Changes...
Early in 2005, the strange hiss of an electric bolt drill echoed around the overhangs on Tibrogargan. I’d just finished Prometheus II, an exposed climb below Cave Five with Greg Sheard, Jane White (pictured) and Cass Crane. I felt a great sadness, watching the trachyte powder drifting down as a couple of climbers forced their way up through the previously impossible overhangs. Just to their north was the classic Trojan, climbed in 1966 by Les Wood and John Tillack. And a few metres to the south, Overexposed, another special route climbed by Les Wood and Donn Groom the same year. No bolts were placed (or carried) on the first ascent of either climb. Perhaps it is symptomatic of the current era that the claim for the longest climb in the country is a route which uses almost 100 bolts—the difficult 568 metre Lost Boys on the north face of Mt Warning by Tim Balla and Malcolm Matheson.
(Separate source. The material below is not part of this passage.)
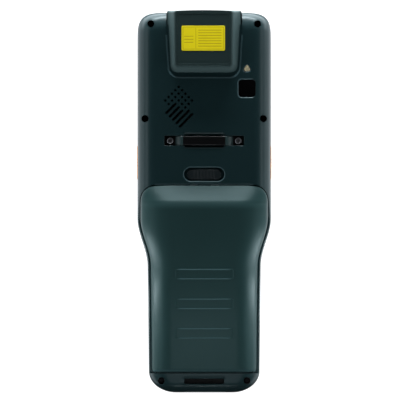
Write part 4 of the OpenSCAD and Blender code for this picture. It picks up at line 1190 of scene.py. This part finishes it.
def board_material():
    """Green solder mask over copper: a fine maze of tracks from the edges of stretched cells."""
    material, tree, surface, place = shader("green_board", (0.01, 0.09, 0.04), 0.4)
    cells = new_node(tree, "TexVoronoi", {"Vector": place, "Scale": 420}, feature="DISTANCE_TO_EDGE")
    edge = cells.outputs["Distance"]
    off_track = new_node(tree, "MapRange", {"Value": edge, "From Min": 0.06, "From Max": 0.1})
    mask = blended(tree, off_track.outputs["Result"], (0.03, 0.2, 0.07), (0.008, 0.075, 0.032))
    feed(tree, surface, {"Base Color": mask, "Normal": bumped(tree, edge, 0.02, invert=True)})
    return material


def woven_mesh():
    """Black acoustic cloth: two crossed waves of fine threads as bump and as lighter crowns."""
    material, tree, surface, place = shader("woven_mesh", (0.006, 0.006, 0.006), 0.8)
    waves = [new_node(tree, "TexWave", {"Vector": place, "Scale": 700}, bands_direction=axis)
             for axis in "XY"]
    threads = maths(tree, "MAXIMUM", *[wave.outputs["Fac"] for wave in waves])
    cloth = blended(tree, threads, (0.002, 0.002, 0.002), (0.012, 0.012, 0.013))
    feed(tree, surface, {"Base Color": cloth, "Normal": bumped(tree, threads, 0.05)})
    return material


green_board = board_material()
black_module = grained("black_module", (0.008, 0.0085, 0.009), (0.013, 0.0135, 0.014), 0.5, 0.15, 0.003)
tinned_metal = turned_steel("tinned_metal", (0.55, 0.56, 0.57), 0.3)
cast_metal = turned_steel("cast_metal", (0.38, 0.39, 0.4), 0.5)
bright_steel = turned_steel("bright_steel", (0.42, 0.42, 0.43), 0.36)
gold_plate = turned_steel("gold_plate", (0.75, 0.52, 0.2), 0.28)
dress(green_board, "main_board", "keypad_board")
dress(black_module, "scan_engine", "camera_module", "speaker", "receiver", "battery_connector")
dress(tinned_metal, "shield_cans", "usb_port", "card_reader")
dress(cast_metal, "mid_frame", "scan_engine_bracket", "latch_plate")
dress(gold_plate, "dock_contacts")
dress(bright_steel, "cover_hinge_pins", "vibration_motor")
dress(black_rubber, "shell_gasket", "cover_seal")
dress(woven_mesh(), "speaker_mesh")
dress(grained("film_grey", (0.3, 0.31, 0.32), (0.38, 0.39, 0.4), 0.35, 0.5, 0.002), "dome_sheet")
dress(grained("panel_grey", (0.02, 0.022, 0.026), (0.03, 0.032, 0.036), 0.4, 0.4, 0.002), "display_module")
dress(grained("switch_white", (0.5, 0.5, 0.48), (0.58, 0.58, 0.56), 0.5, 0.2, 0.002), "trigger_switches")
A significant achievement according to the rules of today’s game—but even more difficult, perhaps unclimbable, without bolts. I wonder how far we can honestly say we’ve travelled when we consider this in light of the first tentative steps taken by the first European climbers in Australia, more than a century ago.
Picture: Jane White reaches easier ground after the delicate traverse on Prometheus II. Michael Meadows collection.